Nossas bisavós não puderam realizar o sonho profissional. Nossas avós não tiveram o direito de viajar, conhecendo mundos. Nossas mães, por inúmeras questões, não puderam divorciar-se. Silenciadas e restritas a locais vigiados, controlados e predeterminados, carregaram a angústia das vidas não vividas.
Claro, sempre há aquelas que representam uma exceção. Porém, para falar sobre o tema, fiquemos com a maioria.
O mundo mudou. As dores permanecem. Algumas são trocadas por outras, com um nascedouro diferente. Mulheres podem votar. Podem divorciar-se. Podem viajar e trilhar novos caminhos. Podem correr riscos, restritos somente aos corpos livres.
A morte da brasileira de 26 anos, Juliana Marins, que caiu em um penhasco na trilha do Monte Rinjani, na Indonésia, virou notícia. O resgate, frustrado, foi acompanhado pelo Brasil, em tempo real.
No início, comoção nacional. A internet viralizou o assunto. Em meio às mensagens de alento e esperança, lá estavam os de sempre: os especialistas na vida alheia, os críticos, os juízes do tribunal popular, que dormem e acordam com o dedo em riste: “Bem-feito, quem mandou subir um vulcão? Se estivesse em casa, nada disso teria acontecido. Foi procurar a morte, e agora reclama. Mulher não deveria estar subindo um vulcão.”
Dúvida: onde deveriam então estarem as mulheres, para ficarem seguras?
No Brasil, três a cada dez brasileiras já foram vítimas de violência doméstica, de acordo com a 10ª pesquisa nacional de violência contra a mulher, feita pelo instituto Datasenado, em parceria com o observatório da mulher contra a violência (OMV). Essas agressões acontecem, em quase a totalidade, dentro de casa, no ceio do lar. No lugar apontado por muitos como seguro.
O feminicídio – matar uma mulher por ser mulher –indica um grave problema social no Brasil. De acordo com o Anuário do Fórum Brasileiro de Segurança Pública, a cada 6 horas uma mulher foi assassinada em 2023. Em 2024, houve notificação de 2 mil assassinatos de mulheres, em razão do gênero. Os autores desse crime: pessoas próximas à vítima, como parceiros e familiares.
A casa ainda é um lugar perigoso para muitas mulheres. Basta verificar que a violência de gênero geralmente ocorre nesses ambientes.
Nas ruas, não é diferente. Quem já sentiu o sofrimento de um assédio em transporte público? Provavelmente, alguma mulher próxima a você.
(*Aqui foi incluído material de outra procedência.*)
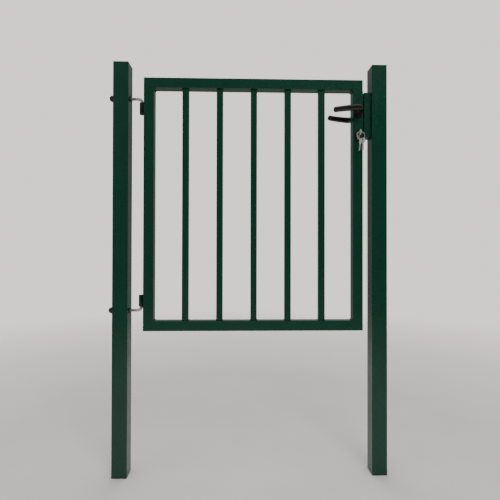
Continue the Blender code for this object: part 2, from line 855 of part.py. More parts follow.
def lever(name, side):
    """A return lever: a straight neck, a bend, and a grip that comes back towards the gate at its tip."""
    start = side * (FACE + 2 * GAP)
    out = side * (FACE + LEVER_STAND_OUT)
    bend = LEVER_BEND
    route = [
        (LOCK_X, start, LEVER_Z),
        (LOCK_X, start + side * 8.0, LEVER_Z),
        (LOCK_X, out - side * bend, LEVER_Z),
    ]
    for i in range(1, 8):
        angle = math.radians(90.0 * i / 8)
        route.append(
            (
                LOCK_X - bend * (1 - math.cos(angle)),
                out - side * bend * (1 - math.sin(angle)),
                LEVER_Z,
            )
        )
    radii = [NECK_RADIUS] * 3
    radii += [NECK_RADIUS - (NECK_RADIUS - GRIP_RADIUS) * i / 7 for i in range(1, 8)]
    for i in range(9):
        along = i / 8
        x = LOCK_X - bend - (LEVER_LENGTH - bend) * along
        y = out - side * LEVER_RETURN * along * (0.55 + 0.45 * along)
        route.append((x, y, LEVER_Z))
        radii.append(GRIP_RADIUS - 1.4 * along)
    route.append((LOCK_X - LEVER_LENGTH - 2.5, route[-1][1] - side * 0.8, LEVER_Z))
    radii.append(6.0)
    handle = bent(name, route, radii, "black_plastic", 6)
    socket = square_bar(
        name + "_socket", side * (FACE + 12.0), 30.0, SQUARE / 2 + GAP, None
    )
    screw_hole = rod(
        name + "_screw_hole", grub_screw_middle(side), "z", GRUB_SCREW_RADIUS + GAP, 8.0
    )
    return cut(handle, socket, screw_hole)


def grub_screw_middle(side):
    return (LOCK_X, side * (FACE + 14.0), LEVER_Z - SQUARE / 2 - 4.0)


def grub_screw(name, side):
    """The screw in the underside of a lever's neck, which clamps the spindle."""
    screw = rod(name, grub_screw_middle(side), "z", GRUB_SCREW_RADIUS, 6.4, "dark_zinc", 16)
    x, y, z = grub_screw_middle(side)
    socket = rod(name + "_socket", (x, y, z - 3.2), "z", 1.3, 4.0, None, 6)
    return cut(screw, socket)


def square_bar(name, middle_y, length, half, finish):
    return block(
        name,
        (LOCK_X - half, middle_y - length / 2, LEVER_Z - half),
        (LOCK_X + half, middle_y + length / 2, LEVER_Z + half),
        finish,
    )


def follower():
    """The hub that the spindle turns, with an arm on top that draws the latch back."""
    middle = (LOCK_X, 0.0, LEVER_Z)
    hub = rod("follower", middle, "y", FOLLOWER_RADIUS, 11.6, "zinc")
    boss = rod("follower_boss", middle, "y", FOLLOWER_BOSS_RADIUS, 14.6)
    arm = block(
        "follower_arm",
        (LOCK_X - 2.5, -4.5, LEVER_Z + 6.5),
        (LOCK_X + 2.5, 4.5, LEVER_Z + 15.5),
    )
    hole = square_bar("follower_square", 0.0, 30.0, SQUARE / 2 + GAP, None)
    return cut(join(hub, boss, arm), hole)


def latch():
    """The bevelled latch bolt, with a web and a bar over the follower that end in a hook behind its arm."""
    tip = LOCK_X + LATCH_REACH
    back = LEAF_RIGHT - 2.1
    wide = LATCH_HALF_WIDTH
    low, high = LATCH_Z - LATCH_HALF_HEIGHT, LATCH_Z + LATCH_HALF_HEIGHT
    head = block("latch_bolt", (back, -wide, low), (tip, wide, high), "zinc")
    tail = block("latch_tail", (LOCK_X + 4.0, -wide, low), (back + 1.0, wide, low + 20.0))
    web = block("latch_web", (back, -4.5, low), (back + 2.0, 4.5, LEVER_Z + 20.0))
    bar = block(
        "latch_bar",
        (LOCK_X - 6.1, -4.5, LEVER_Z + 16.6),
        (back + 2.0, 4.5, LEVER_Z + 20.0),
    )
    hook = block(
        "latch_hook",
        (LOCK_X - 6.1, -4.5, LEVER_Z + 10.3),
        (LOCK_X - 3.1, 4.5, LEVER_Z + 18.0),
    )
    slope = block(
        "latch_slope",
        (tip - 15.0, 0.0, low - 5.0),
        (tip + 15.0, 20.0, high + 5.0),
        None,
        Matrix.Rotation(math.radians(-40.0), 3, "Z"),
    )
    join(head, tail, web, bar, hook)
    return cut(head, slope)


def latch_spring():
    """A compression spring between the case and the latch's tail."""
    start = LEAF_RIGHT - CASE_DEPTH + CASE_SHEET + 0.5
    end = LOCK_X + 4.0 - 0.5
    turns, radius, wire = 6, 3.6, 0.45
    steps = turns * 12
    z = LATCH_Z - LATCH_HALF_HEIGHT + 10.0
    route = []
    for i in range(steps + 1):
        angle = 2 * math.pi * i / 12
        x = start + wire + (end - start - 2 * wire) * i / steps
        route.append((x, radius * math.cos(angle), z + radius * math.sin(angle)))
    return bent("latch_spring", route, [wire] * len(route), "spring_steel", 0)


def dead_bolt():
    bolt = block(
        "dead_bolt",
        (LOCK_X - 11.0, -DEAD_BOLT_HALF_WIDTH, DEAD_BOLT_Z - DEAD_BOLT_HALF_HEIGHT),
        (
            LEAF_RIGHT + GAP + FACEPLATE[0] + 1.0,
            DEAD_BOLT_HALF_WIDTH,
            DEAD_BOLT_Z + DEAD_BOLT_HALF_HEIGHT,
        ),
        "zinc",
    )
    return bevel(bolt, 0.6, 1)


def plug():
    """The cylinder's plug with its keyway."""
    barrel = rod(
        "cylinder_plug",
        (LOCK_X, 0.0, PLUG_Z),
        "y",
        PLUG_RADIUS,
        2 * CYLINDER_HALF_LENGTH + 1.0,
        "brass",
    )
    keyway = block(
        "keyway",
        (LOCK_X - 1.4, -CYLINDER_HALF_LENGTH - 2.0, PLUG_Z - 4.4),
        (LOCK_X + 1.4, -7.0, PLUG_Z + 4.4),
    )
    return cut(barrel, keyway)


def cam():
    """The bit on the plug that throws the dead bolt."""
    ring = rod("cylinder_cam", (LOCK_X, 0.0, PLUG_Z), "y", 9.5, 9.6, "zinc")
    bit = block(
        "cam_bit",
        (LOCK_X - 3.4, -4.0, PLUG_Z - CAM_RADIUS + 0.3),
        (LOCK_X + 3.4, 4.0, PLUG_Z - 8.0),
    )
    bore = rod("cam_bore", (LOCK_X, 0.0, PLUG_Z), "y", PLUG_RADIUS + GAP, 30.0)
    return cut(join(ring, bit), bore)


def key():
    """The key in the lock: its blade in the plug, and a round bow with a hole for the ring."""
    bow_y = KEY_HOLE_Y + 7.0
    bow = rod(
        "key", (LOCK_X, bow_y, PLUG_Z), "x", KEY_BOW_RADIUS, KEY_THICKNESS, "nickel"
    )
    blade = block(
        "key_blade", (LOCK_X - 1.0, bow_y, PLUG_Z - 4.0), (LOCK_X + 1.0, -8.0, PLUG_Z + 4.0)
    )
    hole = rod("key_hole", (LOCK_X, KEY_HOLE_Y, PLUG_Z), "x", 2.9, 20.0)
    return cut(join(bow, blade), hole)


def key_ring():
    bpy.ops.mesh.primitive_torus_add(
        major_segments=36,
        minor_segments=8,
        major_radius=KEY_RING_RADIUS * MM,
        minor_radius=RING_WIRE * MM,
    )
    drawn = bpy.context.object
    mesh = drawn.data
    bpy.data.objects.remove(drawn)
    mesh.name = "key_ring"
    smooth(mesh)
    return place("key_ring", mesh, ring_middle(), ALONG["y"], "nickel")


def ring_middle():
    return (LOCK_X, KEY_HOLE_Y, PLUG_Z - KEY_RING_RADIUS)


def spare_key(name, around, twist, lean):
    """A key on the ring: where along it, its turn about its length, and its lean, in degrees."""
    swing = math.radians(around)
    x, y, z = ring_middle()
    hole = (
        x + KEY_RING_RADIUS * math.sin(swing),
        y,
        z - KEY_RING_RADIUS * math.cos(swing),
    )
    turn = Matrix.Rotation(math.radians(lean), 3, "Y")
    turn = turn @ Matrix.Rotation(math.radians(twist), 3, "Z")
    thick = SPARE_THICKNESS
    bow_middle = Vector(hole) + turn @ Vector((0.0, 0.0, -6.5))
    bow = rod(name, bow_middle, "x", SPARE_BOW_RADIUS, thick, "nickel")
    bow.rotation_euler = (turn @ ALONG["x"]).to_euler()
    blade_middle = Vector(hole) + turn @ Vector((0.0, 0.0, -30.0))
    blade = block(
        name + "_blade",
        blade_middle - Vector((thick / 2, SPARE_BLADE_HALF, 15.0)),
        blade_middle + Vector((thick / 2, SPARE_BLADE_HALF, 15.0)),
        None,
        turn,
    )
    cutter = rod(name + "_hole", hole, "x", SPARE_HOLE_RADIUS, 12.0)
    cutter.rotation_euler = (turn @ ALONG["x"]).to_euler()
    return cut(join(bow, blade), cutter), hole


# ---------------------------------------------------------------- assembly


def leaf():
    tubes = frame_tubes()
    lock_stile = tubes[1]
    cut(lock_stile, *lock_stile_holes())
    sleeves = [
        sleeve(name, z, pin)
        for name, z, pin in zip(
            ("upper_hinge_sleeve", "lower_hinge_sleeve"), ROD_HEIGHTS, (-1, 1)
        )
    ]
    fixed = [
        *tubes,
        *bars(),
        *sleeves,
        *lock_case(),
        *faceplate(),
        *escutcheons(),
        cylinder_body(),
    ]
    swing = pivot("leaf_swing", (PIVOT_X, 0.0, LEAF_BOTTOM), fixed)
    handle = [
        lever("front_lever", -1),
        lever("rear_lever", 1),
        grub_screw("front_lever_screw", -1),
        grub_screw("rear_lever_screw", 1),
        square_bar("spindle", 0.0, 2 * (FACE + 24.0), SQUARE / 2, "zinc"),
        follower(),
    ]
    pivot("handle_turn", (LOCK_X, 0.0, LEVER_Z), handle, swing)
    latch_pieces = [latch(), latch_spring()]
    pivot("latch_slide", (LOCK_X, 0.0, LATCH_Z), latch_pieces, swing)
    pivot("dead_bolt_slide", (LOCK_X, 0.0, DEAD_BOLT_Z), [dead_bolt()], swing)
    turn = pivot("key_turn", (LOCK_X, 0.0, PLUG_Z), [plug(), cam(), key()], swing)
    hanging = pivot("ring_swing", (LOCK_X, KEY_HOLE_Y, PLUG_Z), [key_ring()], turn)
    for name, around, twist, lean in (
        ("spare_key_left", 0.0, 12.0, 8.0),
        ("spare_key_right", 30.0, 42.0, 0.0),
    ):
        piece, hole = spare_key(name, around, twist, lean)
        pivot(name + "_swing", hole, [piece], hanging)


posts()
leaf()
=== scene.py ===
"""The looks of the garden gate: materials, detailed hardware, welds, keys, floor, light and camera."""

import json
import math

import bmesh
import bpy
from mathutils import Matrix, Vector


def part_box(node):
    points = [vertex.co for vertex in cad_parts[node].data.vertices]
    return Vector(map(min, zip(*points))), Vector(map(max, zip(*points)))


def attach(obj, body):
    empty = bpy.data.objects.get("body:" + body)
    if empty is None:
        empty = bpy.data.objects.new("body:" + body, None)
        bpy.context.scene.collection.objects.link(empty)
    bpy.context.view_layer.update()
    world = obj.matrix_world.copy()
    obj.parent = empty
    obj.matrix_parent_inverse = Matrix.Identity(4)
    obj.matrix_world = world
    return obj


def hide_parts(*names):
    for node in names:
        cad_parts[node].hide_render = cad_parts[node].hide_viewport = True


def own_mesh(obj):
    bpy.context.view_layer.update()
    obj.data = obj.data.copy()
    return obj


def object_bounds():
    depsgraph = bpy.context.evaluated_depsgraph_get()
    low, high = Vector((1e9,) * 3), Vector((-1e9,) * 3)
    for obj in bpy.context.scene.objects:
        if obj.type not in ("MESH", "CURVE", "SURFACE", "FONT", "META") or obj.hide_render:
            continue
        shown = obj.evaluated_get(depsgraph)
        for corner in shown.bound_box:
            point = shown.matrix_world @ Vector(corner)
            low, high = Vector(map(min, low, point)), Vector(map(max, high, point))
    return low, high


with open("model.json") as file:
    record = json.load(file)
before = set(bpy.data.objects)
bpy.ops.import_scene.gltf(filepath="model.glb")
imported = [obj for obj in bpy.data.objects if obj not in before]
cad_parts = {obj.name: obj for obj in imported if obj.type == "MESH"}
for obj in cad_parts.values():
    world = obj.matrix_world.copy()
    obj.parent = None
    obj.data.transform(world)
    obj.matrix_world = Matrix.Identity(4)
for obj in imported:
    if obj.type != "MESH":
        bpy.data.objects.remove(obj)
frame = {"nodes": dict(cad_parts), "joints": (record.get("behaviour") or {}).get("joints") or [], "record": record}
cad_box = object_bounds()

MM = 0.001
PIVOTS = {j["name"]: Vector(j["pos_m"]) for j in frame["joints"] if "pos_m" in j}
SLOT_OF = {row["node"]: row["material_slot"] for row in frame["record"]["subparts"]}
BAR_COUNT = sum(slot == "bars" for slot in SLOT_OF.values())

# ---------------------------------------------------------------- materials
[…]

A caminho do trabalho, do supermercado ou um simples passeio com as amigas, situações de constrangimento são uma possibilidade real na vida feminina.
A cultura do estupro – comportamentos implícitos ou explícitos que relativizam a violência sexual contra mulheres – é um mantenedor de um ambiente hostil. Violência sexual por médicos anestesistas, toques indesejados no ambiente de trabalho, não aceitação de uma rejeição, estupro por parte de seus maridos são riscos que as mulheres correm, todos os dias, por estarem em ambientes, tido por muitos, como seguros.
Juliana resolveu ir para o mundo. O mundo não é um lugar seguro para nenhuma mulher. É hostil. No entanto, entre os riscos, escolheu, de forma corajosa, o que lhe fazia sorrir a alma.
Dançarina de pole dance, dançou a música da vida, sem muito se importar com as expectativas que a sociedade masculina exige e o ideal que construiu do que é ser mulher. Muitas pessoas dizem que a dor feminina é mi-mi-mi. Um exagero. Uma problematização aonde não há problema. No entanto, seja qual for a escolha, sempre haverá alguém para critica-la. Ser mulher não é atender expectativas alheias, é sobreviver a elas.
“Quando a morte chegar, que ela te encontre vivo”, diz um provérbio. Para ser vivo, é preciso coragem para seguir. A coragem e a liberdade de Juliana Marins não deveriam espantar o mundo, mas o oposto disso sim.